Here the model ignores between country differences in growth rates (and forces equal intercepts), and the lines don’t find so well. But the overall pattern fit is about right. So let’s add an interaction with country and year:

So now the lines are better fit, though we see that the y intercepts are crazy. Theoretically, no country should start out with having a large fraction of the population numerate! The lines should all intercept at 0 at some long time ago (e.g. year -2000), and then start increasing at different times. Since we have some countries where we never observed low numeracy in this dataset, it is not possible to estimate the right model properly. But maybe this is good enough. I also tried a Bayesian beta regression model for good measure. It was slow and produced about the same as the first Frequentist model. A Bayesian model with the interaction failed to even start to fit, which is unfortunate, as that was the most important model that could benefit from Bayesian advantages. If someone knows how to get this model to fit, please share your results.

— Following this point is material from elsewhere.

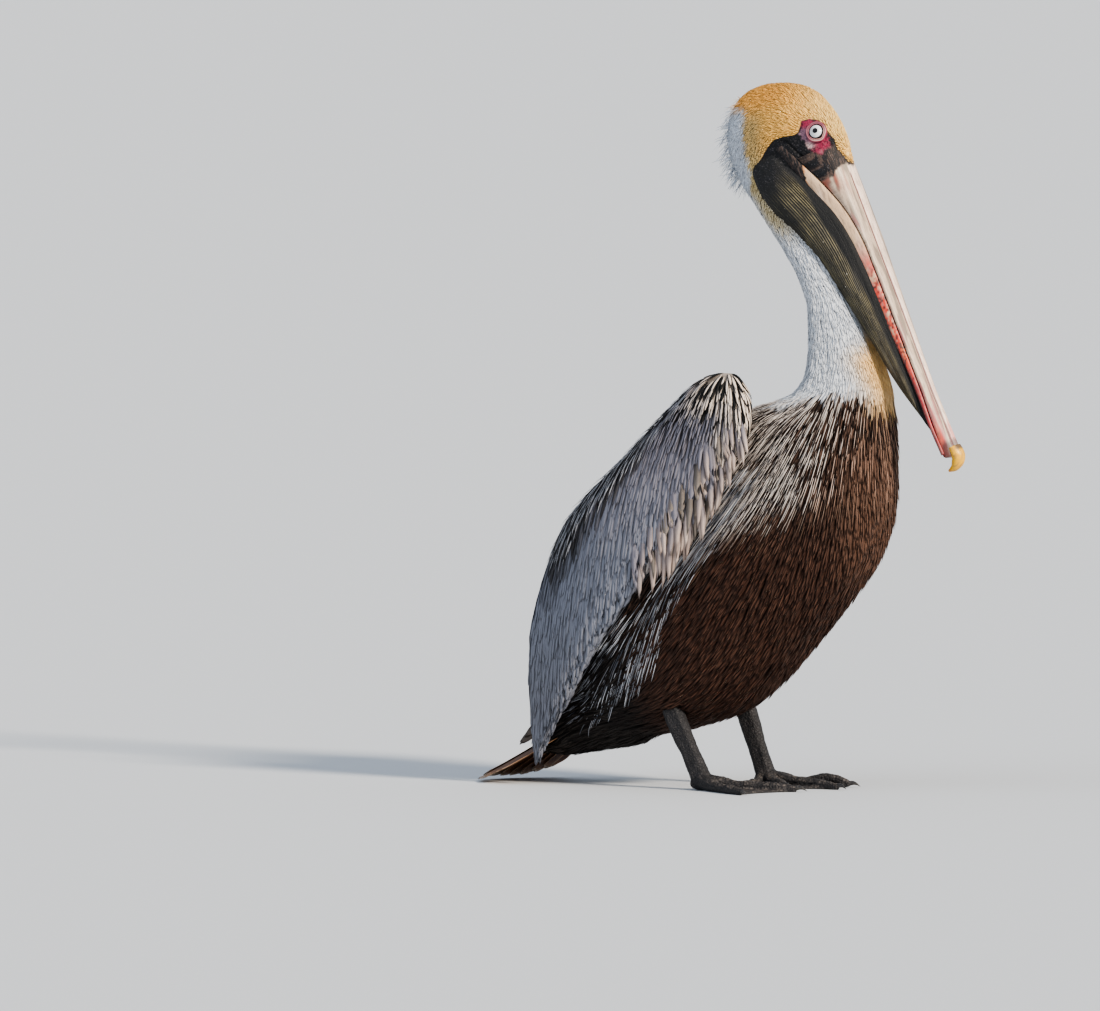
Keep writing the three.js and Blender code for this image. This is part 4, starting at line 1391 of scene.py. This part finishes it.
def growCoat(name, plan, seed):
    plan = {**coatPlan, **plan}
    places, normals, region, rootUv, depth, rng = sow(plan, seed)
    count, loose, follow = len(places), plan["loose"], plan["follow"]
    t, widths = (np.array(v, float) for v in shapes[plan["shape"]])
    length = at(plan["length"], places) * rng.uniform(0.8, 1.2, count)
    half = at(plan["half"], places) * rng.uniform(0.85, 1.15, count)
    flow = plan["turn"](places, flowAt(places, region))
    way = unit(flow - (flow * normals).sum(1)[:, None] * normals)
    stray = rng.normal(0, math.radians(plan["stray"]), count)[:, None]
    way = unit(way * np.cos(stray) + np.cross(normals, way) * np.sin(stray))
    if loose:
        way = unit(way + normals * rng.uniform(0.2, 1.0, count)[:, None] * loose)
    lift = depth * at(plan["lift"], places) * rng.uniform(0.7, 1.2, count) + plan["proud"]
    surface, upward = places, normals
    centres, ups = [], []
    agreed, held = np.ones(count, bool), np.zeros(count)
    for j, along in enumerate(t):
        if j:
            step = way * (length * (t[j] - t[j - 1]))[:, None]
            ahead = surface + step
            near, nearNormal, _ = nearest(groundTree, ahead)
            under = ((ahead - near) * nearNormal).sum(1) < 0
            # past an edge a feather goes straight on, and soon ends
            agreed = agreed & ((upward * nearNormal).sum(1) > plan["agree"])
            held = np.where(agreed, along, held)
            on = agreed[:, None]
            pull = np.where(under, 1.0, 0.0 if loose else plan["cling"])[:, None]
            surface = np.where(on, near * pull + ahead * (1 - pull), surface + step * plan["overhang"])
            upward = np.where(on, unit(upward * 0.45 + nearNormal * 0.55), upward)
            if loose:
                way = unit(way + [0, 0, -0.10])
            else:
                wanted = plan["turn"](surface, flowAt(surface, region))
                way = unit(way * (1 - follow) + unit(wanted) * follow)
                way = unit(way - (way * upward).sum(1)[:, None] * upward * 0.9)
        centres.append(surface + upward * (plan["low"] + lift * along ** plan["rise"])[:, None])
        ups.append(upward)
    # those that pass an edge too early are left out
    kept = held >= at(plan["least"], places)
    centres, ups = np.stack(centres, 1)[kept], np.stack(ups, 1)[kept]
    half, places, region, rootUv, count = half[kept], places[kept], region[kept], rootUv[kept], int(kept.sum())
    across = np.cross(ups, unit(np.gradient(centres, axis=1)))
    roll = rng.normal(0, math.radians(plan["roll"]), count)[:, None, None]
    across, ups = unit(across * np.cos(roll) + ups * np.sin(roll)), unit(ups * np.cos(roll) - across * np.sin(roll))
    reach = (half[:, None] * widths)[..., None]
    edges = [centres + (across * turn - ups * plan["cup"]) * reach for turn in (-1, 1)]
    rings = np.stack([edges[0], centres, edges[1]], 2)[:, 1:-1].reshape(count, -1, 3)
    points = np.concatenate([centres[:, :1], rings, centres[:, -1:]], 1)
    per = points.shape[1]
    faces = (np.arange(count)[:, None, None] * per + featherFaces(per)).reshape(-1, 3)
    obj = fromArrays(name, points.reshape(-1, 3), faces)
    vane = np.stack([np.concatenate([[0.5], np.tile([0.0, 0.5, 1.0], len(t) - 2), [0.5]]),
                     np.concatenate([[0.0], np.repeat(t[1:-1], 3), [1.0]])], 1)
    setUv(obj, "Vane", np.tile(vane, (count, 1)))
    patch = (rootUv[:, None, :] + plan["patch"] * (vane - 0.5)).reshape(-1, 2)
    setUv(obj, "OFBake", np.clip(patch, 0, 1))
    tone, mark = plan["paint"](places, region, rng)
    shade = rng.normal(1, plan["vary"], count)[:, None]
    setColour(obj, "Tone", np.repeat(np.clip(tone * shade, 0, 1), per, 0))
    setColour(obj, "Mark", np.repeat(np.clip(mark * shade, 0, 1), per, 0))
    setValue(obj, "Chance", np.repeat(rng.random(count), per))
    print("stage:", name, count, "feathers", len(faces), "faces")
    return obj


# a feather's looks unless its coat says otherwise; band, tip and reach are where its mark begins and is full:
# across it from the middle out, towards its tip, and along it
vaneLook = {
    "rough": 0.62, "gloss": 0.28, "ragU": 3.0, "ragV": 7.0, "ragged": 0.5, "tip": None, "reach": None,
    "strength": 0.9, "shaft": 0.09, "shaftDark": 0.35, "shaftTone": (0.02, 0.017, 0.015), "barbs": 16.0,
    "slant": 2.0, "barbDark": 0.22, "rootShade": 0.45,
}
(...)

If you are wondering: yes, there are still countries that show age heaping, so they are 300+ years behind Denmark in this skill. E.g. rural Indian villages in 2010.

OK, enough talk. So how well does age heaping IQs compare to modern IQs?

Beta reg 3 is the model that allows for different growth rates for countries. This produced the best overall results, i.e., strongest correlations to our national IQ measures. Still, the correlations are not great, they are only about .70 at best. The various age heaping methods correlated very strongly, at least .94 with even the suboptimal z-score method. Still, considering that they are based on totally unrelated data from 100s of years earlier (in many cases), this is kinda impressive. Let’s look at Rindermann’s IQs and the best age heaping IQs:

Amusingly, Denmark comes out as the country with the highest age heaping IQ, at 109, followed closely by Netherlands at 107, Belgium 105, China 104 etc. What about the regional means? Here they are:

So after all this work, we get this plot with regional means. Africa is about 70 IQ in Rindermann’s data, and their age heaping is estimated at 77 IQ. This is probably too high because of self-selection in the census data but it’s in the right ballpark compared to the other sources and methods. Curiously, MENA and Southern Asia get even lower IQs. The lowest scoring countries are: Pakistan 58, Bangladesh 59, Egypt 60, Morocco 62. I don’t think we should take these at face value. As we saw in the correlation matrix, the amount of data for a country correlates .50ish with its IQ.

Conclusions

  • New analyses of age heaping data properly converted to IQ metric shows a sub-Saharan African mean of 77 IQ. Sampling bias probably lead to an overestimate, but it’s still in the same ballpark as other sources despite being based on completely unrelated data.
  • Other regional IQs were mostly accurate, but questions about MENA and southern Asia. Maybe related to late roll-out of formal education? Good sampling? Coincidence due to poor data coverage?
  • Beta regression provides the right tool for the task. The modeling can surely be improved upon. The country’s should be fixed to have shared 0 intercepts, different growth patterns, and year of onset. Really, the country fixed effect will be more or less a linear transformation of the year the country reached a pass rate of 100%. But we can’t wait for that since some countries are still not there.
  • The usual caveat with age heaping applies: this is a teachable skill. If some government decided to enforce correct age heaping and taught this skill to their citizens early on, then they would get an inflated IQ as estimated by this method. The same applies for governments or cultures that were unusually backwards in this regard. Denmark does not have 109 IQ, either now or in 1700, neither does Pakistan have an IQ of 58.
  • Unfortunately, the situation is the same as always: the countries we most need data for are those with the worst data. There is a .50ish correlation with amount of age heaping data for a country and its IQ.